Project Amber map: funded by the EU Horizon programme and led by Swansea University, the project involved researchers removing unnecessary barriers along hundreds of kilometres of European rivers.

Project Amber map: funded by the EU Horizon programme, which the UK has just rejoined, and led by Swansea University, the project involved researchers removing unnecessary barriers along hundreds of kilometres of European rivers.

There are glimmers of hope but the threat to research and innovation in Wales due to the loss of EU funding remains serious, writes Swansea University Vice-Chancellor Professor Paul Boyle.  

There are at last some glimmers of hope for those of us seeking to protect research and innovation in Wales, following the loss of the UK’s access to European Structural and Investment Fund (ESIF) from this year.  

In previous columns I have outlined in stark terms the scale of the threat, which remains grave. ESIF funds have been indispensable in supporting research and innovation in Wales and their loss continues to be of significant concern to us at Swansea University and across our sector.  However, I am pleased to highlight two positive recent developments. 

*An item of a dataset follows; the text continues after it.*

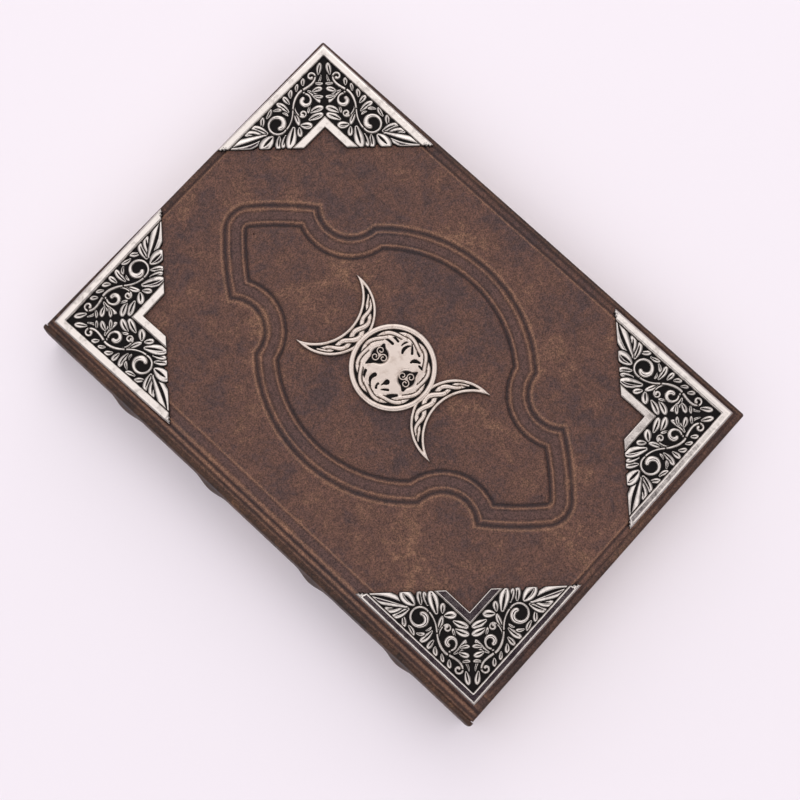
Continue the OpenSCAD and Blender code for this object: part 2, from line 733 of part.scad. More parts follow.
// Point of a strand of the woven ring at a share f of its turn
function ring_point(f, strand) =
    (ring_mid_r + ring_sway * sin(360 * ring_lobes * f + 180 * strand)) * at_angle(360 * f);

// Stretch of a ring strand about one of its crossings
module ring_stretch(crossing, strand, share, grow) {
    ribbon([for (i = [-3:3]) ring_point((crossing + share * i / 6) / (2 * ring_lobes), strand)],
           [strand_w / 2, strand_w / 2], grow);
}

// Two strands that pass over and under each other around the tree
module branch_ring() {
    difference() {
        for (strand = [0, 1])
            ribbon([for (i = [0:RING_STEPS]) ring_point(i / RING_STEPS, strand)],
                   [strand_w / 2, strand_w / 2]);
        for (k = [0:2 * ring_lobes - 1]) ring_stretch(k, k % 2, 0.5, strand_gap);
    }
    for (k = [0:2 * ring_lobes - 1]) ring_stretch(k, k % 2, 0.8, 0);
}

// The trunk lies across the book, its boughs towards the fore edge and its roots towards the spine
module tree() {
    difference() {
        circle(ring_in_r + strand_gap, $fn = 90);
        for (s = [1, -1]) translate([0, s * triskele_at]) {
            circle(triskele_r + pocket_gap);
            // each opening runs out to a point and a blunt horn
            ribbon([[0, 0], [-5.9 * s, s * 1.8]], [2.6, 0.25]);
            ribbon([[0, 0], [4.1 * s, s * 1.7]], [2.8, 0.6]);
        }
        root_slots();
        bough_slots();
    }
}

// Dark openings between the roots
module root_slots() {
    ribbon(curve([-11.4, 1.4], [-10, 3.4], [-8.8, 4.2], [-6.9, 3.3], 6), [0.12, 0.3, 0.5, 0.62]);
    ribbon(curve([-12.2, 4.2], [-11, 5.8], [-9.4, 6.6], [-8.1, 7.1], 4), [0.3, 0.34, 0.45]);
    ribbon(curve([-8.2, -1.4], [-7.4, -1.4], [-6.8, -1.9], [-5.9, -2.2], 4), [0.12, 0.3, 0.8]);
    ribbon(curve([-9.6, -2.6], [-9, -3], [-8.4, -3.8], [-7.9, -4.6], 4), [0.15, 0.32, 0.36]);
    ribbon(curve([-11.8, -5.4], [-10.4, -6], [-8.6, -7], [-7.2, -8.5], 5), [0.3, 0.7, 0.4]);
    ribbon(curve([-8.2, 10.4], [-9.4, 9.6], [-10.6, 8.6], [-11.6, 7], 4), [0.3, 0.36, 0.3]);
}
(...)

The first is the UK rejoining the EU’s Horizon programme as an associate member, following an agreement between the UK government and the EU.

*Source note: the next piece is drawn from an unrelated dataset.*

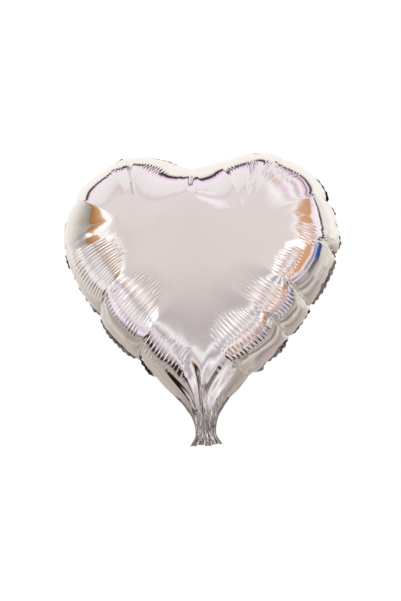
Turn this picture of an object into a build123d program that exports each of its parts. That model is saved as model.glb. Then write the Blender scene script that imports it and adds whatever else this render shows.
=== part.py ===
from build123d import *
import os

# Heart-shaped foil balloon, inflated and tight, upright: +X right, +Z up, front towards -Y. Millimetres.
# The origin is the middle of the gathered waist of the neck, where a ribbon, stick or cup holds the balloon.
# Two sheets of metallised film, cut to one heart with a tail, are welded face to face round their edge.
# The welded margin lies in the plane Y = 0, and each sheet bulges away from it.
# Two clear valve films, welded into the mouth of the tail, hang up into the balloon and press shut on each other.

# Driving dimensions
HALF_WIDTH = 197.0  # overall, over the welded margin
LOBE_TOP = 384.0  # height of both lobes above the waist, over the margin
NOTCH = 361.0  # height of the dip between the lobes, over the margin
NECK_DROP = 28.0  # from the waist down to the mouth
HALF_DEPTH = 106.0  # from the seam plane to the crown of one face
MARGIN = 6.0  # width of the welded margin round the heart
NECK_MARGIN = 3.0  # width of the welded margin along the neck
WALL = 0.6  # thickness that stands for each sheet's 0.03 mm
WELD = 0.3  # thickness of one sheet in the welded margin

CROWN = 240.0  # height of the middle of each face
CAP_SHARE = 0.99  # share of the half depth at which the crown is cut flat
DEPTH_SHARES = (0, 0.15, 0.35, 0.55, 0.72, 0.86, 0.95, CAP_SHARE)
TIP = 10.0  # lowest point of the dome itself, hidden inside the neck's flare
TIP_LEAN = 0.92  # how much of the way down to the tip the dome reaches just off the seam plane

# Right half of the heart's margin, from the notch round to the neck's flare: shares of the half width and of the height
HEART = (
    (0.21, 0.975),
    (0.41, 1.0),
    (0.68, 0.964),
    (0.89, 0.860),
    (1.0, 0.700),
    (0.925, 0.525),
    (0.69, 0.352),
    (0.39, 0.192),
)

# The neck and its flare into the heart: height, half width over the margin, half depth, share of the width that is flat
NECK = (
    (-NECK_DROP, 19.5, 5.0, 0.68),
    (-16, 17.5, 5.0, 0.68),
    (0, 16.5, 6.5, 0.6),
    (14, 23.0, 10.0, 0.4),
    (32, 37.0, 19.0, 0.2),
    (60, 46.0, 27.0, 0.1),
)

VALVE_WIDTH = 20.0
VALVE_FILM = 0.3
VALVE_FOOT = -22.0  # lower end of the valve films, inside the mouth
VALVE_BOND = -14.0  # upper end of their weld to the foil
VALVE_SHUT = 14.0  # height from which the two films lie on each other
VALVE_TOP = 105.0
VALVE_MOUTH_DEPTH = 4.2  # from the seam plane to the film's outer face at its weld

os.makedirs("parts", exist_ok=True)


def heart_points(inset):
    """Right half of the heart, from the notch to the last point above the neck, moved in by inset towards the crown."""
    outline = [(0, NOTCH)]
    outline += [(share_x * HALF_WIDTH, share_z * LOBE_TOP) for share_x, share_z in HEART]
    moved = []
    for x, z in outline:
        reach = (x * x + (z - CROWN) ** 2) ** 0.5
        keep = 1 - inset / reach
        moved.append((x * keep, CROWN + (z - CROWN) * keep))
    return moved


def level_points(depth_share, inset):
    """The dome's right half at one depth: the sides close in as a foil balloon's do, and the tip climbs faster."""
    side_scale = (1 - depth_share**2) ** (1 / 3)
    tip_scale = TIP_LEAN * (1 - depth_share**2) ** 0.65 if depth_share else 1
    points = []
    for x, z in heart_points(MARGIN + inset) + [(0, TIP + inset)]:
        drop = max(0, CROWN - z) / (CROWN - TIP)
        scale = side_scale + (tip_scale - side_scale) * min(1, drop) ** 2
        points.append((x * side_scale, CROWN + (z - CROWN) * scale))
    return points


def mirrored_left(points):
    return [(-x, z) for x, z in reversed(points)]


def dome(side, inset):
    """The space one sheet bulges round, as a solid from the seam plane to the crown."""
    with BuildPart() as solid:
        for depth_share in DEPTH_SHARES:
            points = level_points(depth_share, inset)
            with BuildSketch(Plane.XZ.offset(side * depth_share * (HALF_DEPTH - inset))):
                with BuildLine():
                    Spline(*points)
                    Spline(*mirrored_left(points))
                make_face()
        loft()
    return solid.part


def neck(side, inset):
    """One side of the flattened tube of the neck with its flare, as a solid; an inner one runs out past the mouth."""
    with BuildPart() as solid:
        for height, half_width, half_depth, flat_share in NECK:
            if inset and height == -NECK_DROP:
                height -= 1
            half = half_width - NECK_MARGIN - inset
            depth = half_depth - inset
            flat = flat_share * half
            with BuildSketch(Plane.XY.offset(height)):
                with BuildLine():
                    Line((half, 0), (-half, 0))
                    EllipticalCenterArc((-flat, 0), half - flat, depth, start_angle=180, arc_size=90)
                    Line((-flat, -depth), (flat, -depth))
                    EllipticalCenterArc((flat, 0), half - flat, depth, start_angle=270, arc_size=90)
                make_face()
        loft()
    return solid.part if side > 0 else solid.part.mirror(Plane.XZ)


def margin_outline():
    """Right half of the whole sheet's edge: the heart, the flare and the neck down to the mouth."""
    flare = [(half_width, height) for height, half_width, _, _ in reversed(NECK[:-1])]
    return heart_points(0) + flare


for side, name in ((1, "front_panel"), (-1, "back_panel")):
    with BuildPart() as panel:
        add(dome(side, 0))
        add(neck(side, 0))
        with BuildSketch(Plane.XZ):
            edge = margin_outline()
            with BuildLine():
                Spline(*edge)
                Line(edge[-1], mirrored_left(edge)[0])
                Spline(*mirrored_left(edge))
            make_face()
        extrude(amount=side * WELD)
        add(dome(side, WALL), mode=Mode.SUBTRACT)
        add(neck(side, WALL), mode=Mode.SUBTRACT)
    panel.part.label = name
    export_step(panel.part, f"parts/{name}.step")

for side, name in ((1, "valve_film_front"), (-1, "valve_film_back")):
    with BuildPart() as film:
        with BuildSketch(Plane.YZ.offset(-VALVE_WIDTH / 2)):
            outer = VALVE_MOUTH_DEPTH
            inner = VALVE_MOUTH_DEPTH - VALVE_FILM
            Polygon(
                (-side * outer, VALVE_FOOT),
                (-side * outer, VALVE_BOND),
                (-side * VALVE_FILM, VALVE_SHUT),
                (-side * VALVE_FILM, VALVE_TOP),
                (0, VALVE_TOP),
                (0, VALVE_SHUT),
                (-side * inner, VALVE_BOND),
                (-side * inner, VALVE_FOOT),
                align=None,
            )
        extrude(amount=VALVE_WIDTH)
    film.part.label = name
    export_step(film.part, f"parts/{name}.step")
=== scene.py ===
import math

import bpy
import numpy as np
from mathutils import Matrix, Vector
from mathutils.geometry import delaunay_2d_cdt


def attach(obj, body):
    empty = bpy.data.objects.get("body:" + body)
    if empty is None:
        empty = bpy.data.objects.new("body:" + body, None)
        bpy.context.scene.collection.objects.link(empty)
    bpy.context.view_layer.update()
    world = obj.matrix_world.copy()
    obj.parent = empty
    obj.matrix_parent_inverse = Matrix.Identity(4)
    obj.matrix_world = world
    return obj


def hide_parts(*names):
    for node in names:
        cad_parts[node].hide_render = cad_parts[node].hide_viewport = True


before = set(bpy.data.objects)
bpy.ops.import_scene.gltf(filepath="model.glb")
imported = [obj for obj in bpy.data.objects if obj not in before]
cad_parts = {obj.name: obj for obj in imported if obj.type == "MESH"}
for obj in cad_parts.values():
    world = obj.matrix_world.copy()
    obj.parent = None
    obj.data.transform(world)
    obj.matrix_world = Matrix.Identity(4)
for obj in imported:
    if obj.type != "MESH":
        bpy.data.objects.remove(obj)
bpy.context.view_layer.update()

# Heart-shaped foil balloon. Its shape comes from blowing up its flat pattern: two sheets of film that bend
# but hardly stretch, joined along one weld line. The simulated heart is then made a little fuller and its
# lobes uneven, and the film's fine shape is added by formula. Everything up to the meshes is in millimetres,
# in the part's frame.

MM = 0.001
SIM_SCALE = 0.01  # the simulation's unit is 100 mm

# ---------------------------------------------------------------- flat pattern

# Right half of the flat heart's weld line, from the mouth's corner up to the notch
HALF_PATTERN = (
    (22, -34), (21, -14), (22, 2), (29, 13), (45, 25), (67, 38), (96, 57), (126, 80), (154, 109),
    (180, 142), (202, 177), (218, 212), (229, 247), (234, 282), (229, 318), (216, 353), (196, 384),
    (171, 409), (144, 428), (116, 441), (87, 447), (56, 446), (27, 441), (0, 437),
)
COLUMN_STEP = 4.2  # along the weld line
ROWS = (0, 3, 7, 12, 18, 26, 35, 46, 59, 74, 91, 109, 129, 152)  # inwards from the weld line
MARGIN_ROWS = (-2.8, -5.6)  # outwards, in the welded margin
MARGIN_AT_NECK = 0.35  # the margin's width there, as a share of its full width
FACE_STEP = 10.0  # between points of the open face
# Lattices of the open face: spacing, and the nearest and the furthest from the innermost row
LATTICES = ((5.5, 3.6, 10.0), (FACE_STEP, 14.0, 1e9))

# Creases that stop at the weld: a point near each on the flat sheet, how far the weld is drawn in there, how
# deep the valley between its two pillows is, how far in it reaches, and how high the ridge inside it stands
CREASES = (
    (0, 437, 0.0, 0.2, 30, 0.9), (44, 444, 0.6, 0.8, 36, 2.0), (-106, 444, 1.2, 1.0, 30, 4.0),
    (-148, 427, 1.2, 1.0, 30, 3.0), (-214, 358, 1.5, 1.6, 60, 0.8), (-233, 282, 0.0, 0.0, 80, 0.0),
    (-188, 154, 1.3, 2.6, 90, 0.0), (-117, 73, 1.2, 2.4, 80, 0.0), (-22, 2, 0.0, 0.0, 20, 0.0),
    (22, 2, 0.0, 0.0, 20, 0.0), (72, 41, 1.2, 2.2, 80, 0.0), (142, 96, 1.2, 2.5, 80, 0.0),
    (184, 148, 1.2, 2.4, 80, 0.0), (226, 236, 1.2, 2.4, 80, 0.0), (226, 330, 1.0, 1.2, 40, 1.5),
    (160, 418, 1.2, 1.0, 30, 4.0), (120, 439, 1.2, 1.0, 30, 4.5),
)
PINCH_WIDTH = 7.0  # along the weld, of a drawn-in crease
PINCH_REACH = 45.0  # inwards from the weld, until nothing is drawn in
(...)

This is long-awaited good news for researchers and scientists, and it will bring considerable social and economic benefits for universities, businesses and SMEs across the UK.  With a budget of €95.5 billion, Horizon is the largest research and innovation funding programme in the world, enabling meaningful collaboration between research institutions across Europe at a scale which is vital for tackling some of the greatest challenges of our time.   

Our Swansea researchers have a strong track record of securing funding from Horizon and of collaborating effectively with European colleagues.  For example, through our participation in the Marie Curie Training Network, which developed technology to improve diagnosis of Alzheimer’s disease, and the Amber project, led by Swansea University, through which researchers removed unnecessary barriers along hundreds of kilometres of European rivers.

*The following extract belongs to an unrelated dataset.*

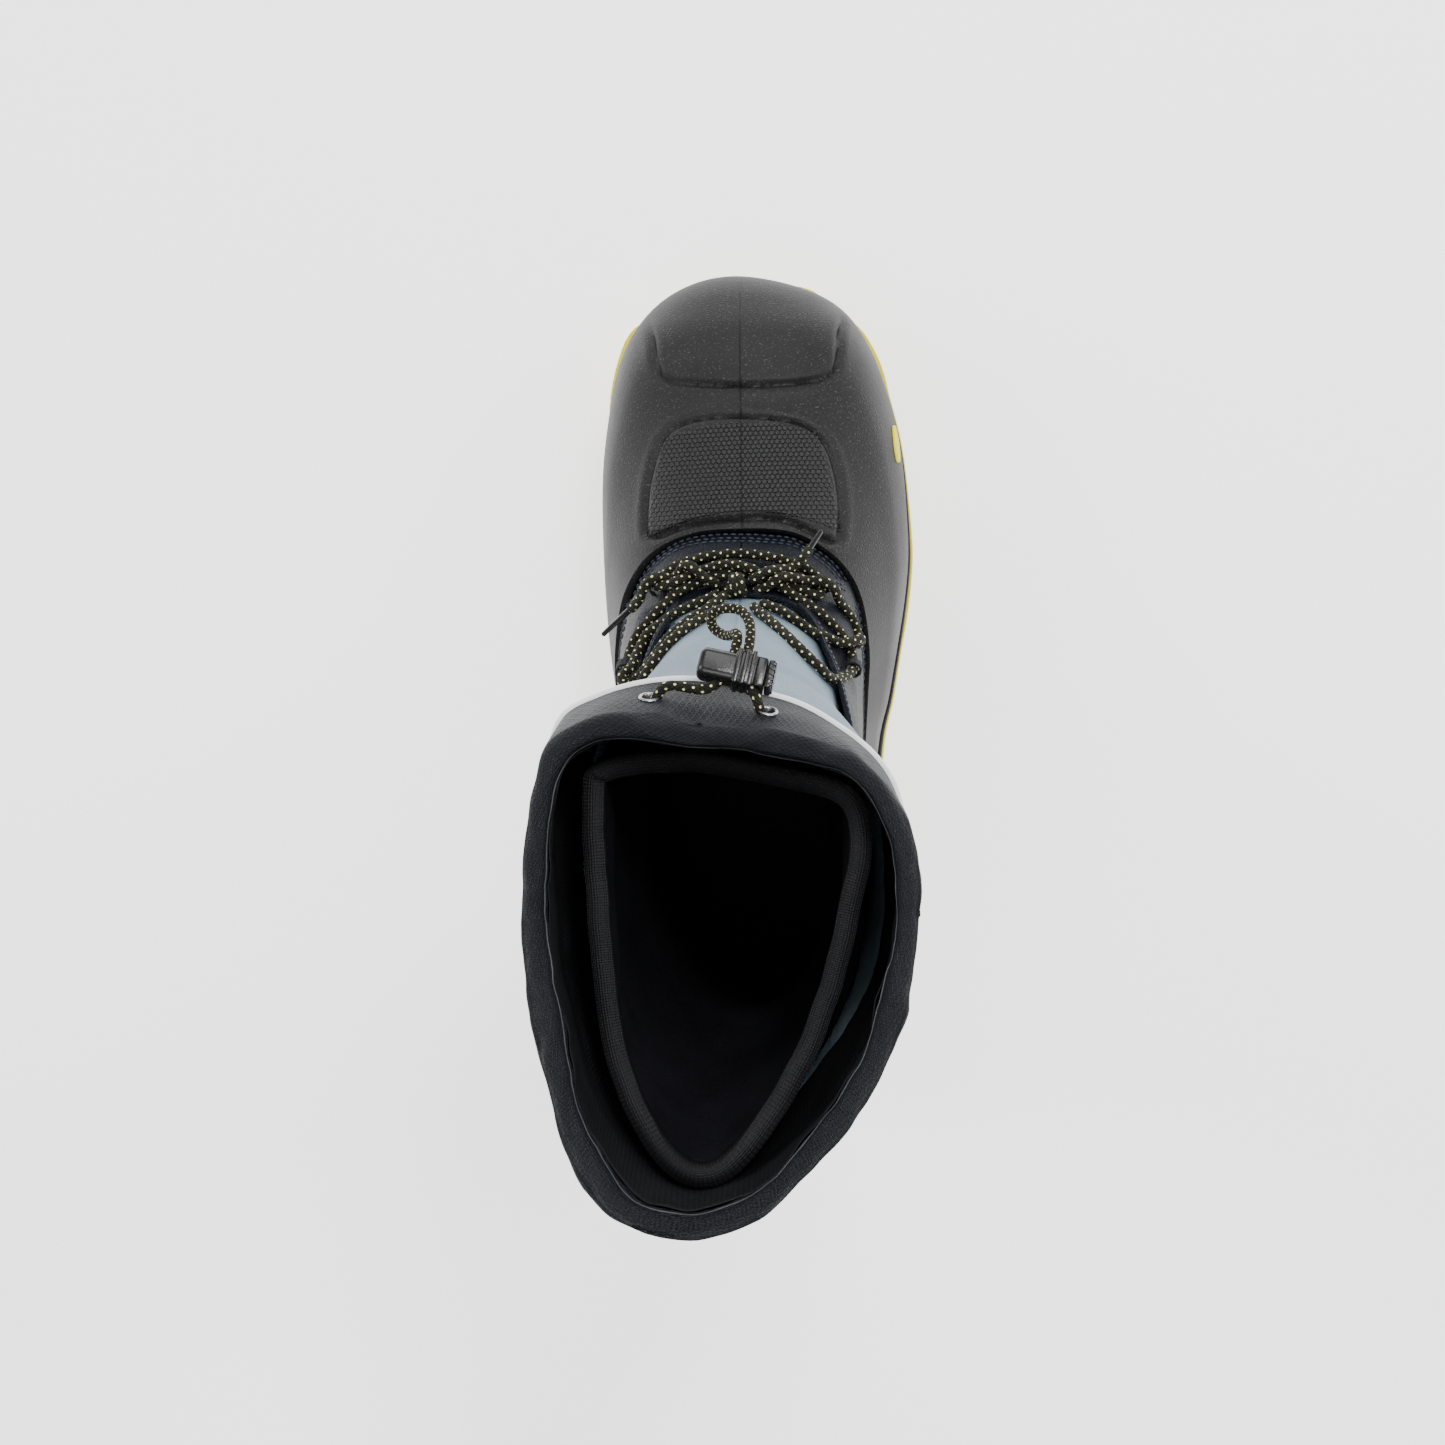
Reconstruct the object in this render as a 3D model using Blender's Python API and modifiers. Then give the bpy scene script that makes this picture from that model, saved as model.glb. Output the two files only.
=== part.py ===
"""A winter pac boot for the right foot: moulded shell, leather vamp and quarters, nylon shaft,
snow collar with a drawcord and cord lock, laces tied in a bow, and a loose felt liner.

The toe points to -Y, the lateral (outer) side to -X, and the sole stands on Z = 0.
"""

import math

import bmesh
import bpy
import numpy as np
from mathutils import Matrix, Vector
from mathutils.bvhtree import BVHTree

MM = 0.001
GAP = 0.35 * MM  # clear space between neighbouring pieces

# Driving dimensions.
SIDES = 40  # points round every horizontal ring
TOE_CROWDING = 0.4  # how much closer together the ring points lie at the toe
SOLE_TOP_Z = 20 * MM  # underside of the shell
SHELL_WALL = 3.2 * MM
LEATHER = 1.8 * MM
NYLON = 1.2 * MM
LINER_WALL = 6.5 * MM
LINER_ROOM = 2.4 * MM  # between the shell's inner face and the liner
LACE = 3.8 * MM  # diameter of the lace
DRAWCORD = 3.4 * MM

# Rings of (x, y, z) in millimetres, each seen from above about its own centre.
SHELL_CENTRE = (0, 20)
SHELL_OUTLINE = [
    (2, -177, 45), (30, -170, 45), (49, -149, 45), (58, -115, 45), (61, -80, 45), (59.5, -28, 45),
    (53, 20, 45), (45, 80, 45), (39, 115, 45), (23, 141, 45), (-1, 150, 45), (-25, 141, 45),
    (-40, 113, 45), (-44, 75, 45), (-49, 22, 45), (-55, -3, 45), (-63, -44, 45), (-64.8, -70, 45),
    (-62, -110, 45), (-51, -147, 45), (-33, -167, 45),
]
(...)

Despite the uncertainty over the UK’s association to Horizon since 2016, we have benefited from the United Kingdom Research and Innovation (UKRI) guarantee scheme to protect UK projects which have been approved for Horizon European funding, such as research in our Medical School to develop sensors for detecting biomarkers for liver cancer. With the ambiguity finally lifted, researchers across Wales can once again apply to Horizon and continue to collaborate with colleagues across Europe on transformational projects such as these. 

The second piece of good news is that the UK government has recently launched a new £60 million Regional Innovation Fund (RIF) to support universities in areas with lower levels of research and development investment, following the end of ESIF funding in the UK.  £3.4 million of this allocation will come to Wales.

The scale of this funding is modest and represents much less than half of the £170 million that our sector had indicated would be required to meaningfully protect ESIF-funded research and innovation activity across the UK for the next eighteen months.

However, it does indicate that UK government now acknowledges that the UK Shared Prosperity Fund (UKSPF) alone, which replaces ESIF, is not sufficient to support the breadth of research and innovation. It also suggests that UK government understands the need to provide ringfenced support for research and innovation at regional level, both to support its ambitious research and development priories and to protect and stimulate local economies.

Despite this good news, the threat to research and innovation posed by the loss of ESIF funding in the UK remains grave. By the end of 2023, 60 major research projects, supporting over 1,000 jobs across Wales, will have ended due to lack of funding.  

The inadequacy of the UKSPF as a long-term replacement for EU Structural Funds also remains. It is administered by the UK Department for Levelling Up, Housing and Communities, which has no experience of managing research and innovation, and its structure renders it unsuitable for supporting high-impact research and innovation. Funding is allocated via individual local authorities and over short periods, making large-scale, cross-regional and long-term collaborative projects challenging.  

So, while I welcome these positive steps in respect of Horizon and RIF, the stark reality is that at Swansea University we have lost around £25m of research funding per year from ESIF alone, which has not been replaced. 

As the EU understood some time ago, the scale of a research project’s impact so often correlates with the scale of its funding. Without a long-term, fit-for-purpose regional research investment programme in the UK, our ability to deliver the kind of impact that can transform lives, societies and our planet will remain seriously impaired.